**RECORDS TO USE**:
_ _ _ _ _

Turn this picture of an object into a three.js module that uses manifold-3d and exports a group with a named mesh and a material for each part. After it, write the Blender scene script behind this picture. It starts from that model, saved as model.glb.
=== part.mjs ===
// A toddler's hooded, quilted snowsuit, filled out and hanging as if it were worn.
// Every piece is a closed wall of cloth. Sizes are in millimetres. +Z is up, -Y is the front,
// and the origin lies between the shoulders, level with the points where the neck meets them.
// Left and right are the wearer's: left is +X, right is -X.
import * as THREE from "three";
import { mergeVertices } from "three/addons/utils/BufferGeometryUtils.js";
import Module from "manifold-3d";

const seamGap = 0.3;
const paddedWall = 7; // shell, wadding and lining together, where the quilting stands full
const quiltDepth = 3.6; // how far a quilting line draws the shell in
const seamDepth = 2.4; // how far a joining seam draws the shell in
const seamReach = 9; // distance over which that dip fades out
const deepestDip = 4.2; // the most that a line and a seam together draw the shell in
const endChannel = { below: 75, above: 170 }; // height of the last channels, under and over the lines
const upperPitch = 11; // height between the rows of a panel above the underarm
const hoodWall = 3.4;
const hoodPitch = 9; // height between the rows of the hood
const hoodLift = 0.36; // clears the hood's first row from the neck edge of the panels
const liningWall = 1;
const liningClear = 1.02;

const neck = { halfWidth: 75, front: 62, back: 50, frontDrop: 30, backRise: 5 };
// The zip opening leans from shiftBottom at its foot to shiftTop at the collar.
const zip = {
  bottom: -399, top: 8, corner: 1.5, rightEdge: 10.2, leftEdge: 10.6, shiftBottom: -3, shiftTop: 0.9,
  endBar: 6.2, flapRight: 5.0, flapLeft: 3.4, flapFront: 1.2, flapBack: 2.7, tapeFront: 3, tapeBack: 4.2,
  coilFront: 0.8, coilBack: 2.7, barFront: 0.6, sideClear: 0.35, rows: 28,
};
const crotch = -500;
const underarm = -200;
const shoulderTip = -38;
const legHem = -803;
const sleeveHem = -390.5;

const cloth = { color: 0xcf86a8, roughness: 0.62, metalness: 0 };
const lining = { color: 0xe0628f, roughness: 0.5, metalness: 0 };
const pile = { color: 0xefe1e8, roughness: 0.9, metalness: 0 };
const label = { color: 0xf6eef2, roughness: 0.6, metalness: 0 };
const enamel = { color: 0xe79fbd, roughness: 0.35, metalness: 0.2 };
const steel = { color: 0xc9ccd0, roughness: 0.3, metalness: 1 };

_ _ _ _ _

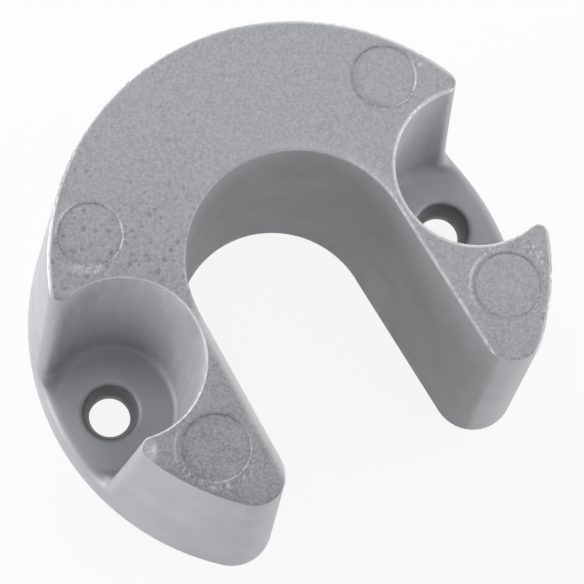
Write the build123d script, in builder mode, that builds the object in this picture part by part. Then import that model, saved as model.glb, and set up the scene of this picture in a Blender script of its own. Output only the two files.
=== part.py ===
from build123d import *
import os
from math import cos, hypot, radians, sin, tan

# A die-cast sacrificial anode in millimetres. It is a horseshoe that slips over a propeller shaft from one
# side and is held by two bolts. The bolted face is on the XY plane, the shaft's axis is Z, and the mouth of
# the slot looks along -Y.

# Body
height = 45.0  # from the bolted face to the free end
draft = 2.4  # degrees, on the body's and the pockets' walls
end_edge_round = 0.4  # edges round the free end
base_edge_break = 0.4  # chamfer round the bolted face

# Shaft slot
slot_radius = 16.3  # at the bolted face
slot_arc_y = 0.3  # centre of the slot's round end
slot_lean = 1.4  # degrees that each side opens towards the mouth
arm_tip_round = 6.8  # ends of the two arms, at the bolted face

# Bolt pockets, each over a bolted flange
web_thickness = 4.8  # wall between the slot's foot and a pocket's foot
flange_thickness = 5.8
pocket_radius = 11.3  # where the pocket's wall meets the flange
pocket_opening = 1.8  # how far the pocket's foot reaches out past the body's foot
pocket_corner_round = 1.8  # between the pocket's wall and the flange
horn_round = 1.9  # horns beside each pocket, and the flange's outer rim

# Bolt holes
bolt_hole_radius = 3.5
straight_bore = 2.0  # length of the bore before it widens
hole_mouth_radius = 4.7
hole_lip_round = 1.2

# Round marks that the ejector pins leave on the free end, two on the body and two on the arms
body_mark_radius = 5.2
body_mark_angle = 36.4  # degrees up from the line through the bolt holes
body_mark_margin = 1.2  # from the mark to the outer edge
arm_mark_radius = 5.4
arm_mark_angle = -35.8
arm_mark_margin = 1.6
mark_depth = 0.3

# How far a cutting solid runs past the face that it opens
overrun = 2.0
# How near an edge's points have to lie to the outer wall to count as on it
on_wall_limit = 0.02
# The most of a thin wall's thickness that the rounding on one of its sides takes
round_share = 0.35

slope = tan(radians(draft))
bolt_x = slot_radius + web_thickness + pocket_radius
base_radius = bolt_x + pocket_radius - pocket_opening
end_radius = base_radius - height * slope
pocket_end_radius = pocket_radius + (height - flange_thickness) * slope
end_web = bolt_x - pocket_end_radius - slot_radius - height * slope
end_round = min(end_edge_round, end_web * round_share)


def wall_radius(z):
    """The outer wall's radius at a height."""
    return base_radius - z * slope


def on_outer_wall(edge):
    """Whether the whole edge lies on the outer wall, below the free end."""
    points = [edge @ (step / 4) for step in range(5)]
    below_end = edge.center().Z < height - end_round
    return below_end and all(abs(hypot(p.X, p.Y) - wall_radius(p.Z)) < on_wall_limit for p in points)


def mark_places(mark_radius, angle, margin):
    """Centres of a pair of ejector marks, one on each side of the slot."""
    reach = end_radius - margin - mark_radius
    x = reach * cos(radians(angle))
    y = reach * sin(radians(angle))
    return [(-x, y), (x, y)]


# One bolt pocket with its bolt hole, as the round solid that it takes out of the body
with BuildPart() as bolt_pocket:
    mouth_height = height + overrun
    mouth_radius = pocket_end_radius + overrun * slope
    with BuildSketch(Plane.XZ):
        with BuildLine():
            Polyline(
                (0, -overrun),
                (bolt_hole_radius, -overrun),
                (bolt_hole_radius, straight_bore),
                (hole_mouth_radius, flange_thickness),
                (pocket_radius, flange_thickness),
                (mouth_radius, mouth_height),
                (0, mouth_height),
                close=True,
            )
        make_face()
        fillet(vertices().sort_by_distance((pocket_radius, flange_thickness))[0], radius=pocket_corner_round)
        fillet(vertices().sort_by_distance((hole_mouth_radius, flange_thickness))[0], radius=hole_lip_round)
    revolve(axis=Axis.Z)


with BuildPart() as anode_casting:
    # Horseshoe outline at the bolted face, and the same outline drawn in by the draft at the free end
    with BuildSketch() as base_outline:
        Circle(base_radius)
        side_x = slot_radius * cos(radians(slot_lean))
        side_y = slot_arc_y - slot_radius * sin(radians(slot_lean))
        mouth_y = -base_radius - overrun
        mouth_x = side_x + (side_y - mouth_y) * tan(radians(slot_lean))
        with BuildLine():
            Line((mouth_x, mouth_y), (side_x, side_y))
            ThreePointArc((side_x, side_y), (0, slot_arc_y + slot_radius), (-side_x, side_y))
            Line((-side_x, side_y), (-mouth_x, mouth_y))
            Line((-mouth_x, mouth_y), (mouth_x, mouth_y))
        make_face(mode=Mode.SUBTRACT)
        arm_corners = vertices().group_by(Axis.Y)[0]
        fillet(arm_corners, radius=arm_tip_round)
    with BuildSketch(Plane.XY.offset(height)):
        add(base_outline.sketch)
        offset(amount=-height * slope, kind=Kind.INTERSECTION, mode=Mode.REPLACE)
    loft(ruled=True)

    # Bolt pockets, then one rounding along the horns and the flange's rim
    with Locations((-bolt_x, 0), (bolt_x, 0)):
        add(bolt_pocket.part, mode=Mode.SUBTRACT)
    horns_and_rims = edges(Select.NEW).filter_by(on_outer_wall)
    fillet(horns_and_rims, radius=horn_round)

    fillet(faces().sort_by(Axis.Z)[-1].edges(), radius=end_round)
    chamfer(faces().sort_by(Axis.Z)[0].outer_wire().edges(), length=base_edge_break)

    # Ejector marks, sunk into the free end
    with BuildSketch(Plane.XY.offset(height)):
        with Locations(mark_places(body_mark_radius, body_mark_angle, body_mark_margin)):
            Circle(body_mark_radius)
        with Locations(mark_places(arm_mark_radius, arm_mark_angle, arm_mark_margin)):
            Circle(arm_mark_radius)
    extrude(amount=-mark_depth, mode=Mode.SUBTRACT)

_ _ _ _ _

**INSTRUCTIONS FOR THE TASK**:
Exactly and only the lines from the line with "Write the build123d" to the line with "# the slot looks along -Y.", both included, are to be printed.

**SOLUTION TO THE EXERCISE**:
Write the build123d script, in builder mode, that builds the object in this picture part by part. Then import that model, saved as model.glb, and set up the scene of this picture in a Blender script of its own. Output only the two files.
=== part.py ===
from build123d import *
import os
from math import cos, hypot, radians, sin, tan

# A die-cast sacrificial anode in millimetres. It is a horseshoe that slips over a propeller shaft from one
# side and is held by two bolts. The bolted face is on the XY plane, the shaft's axis is Z, and the mouth of
# the slot looks along -Y.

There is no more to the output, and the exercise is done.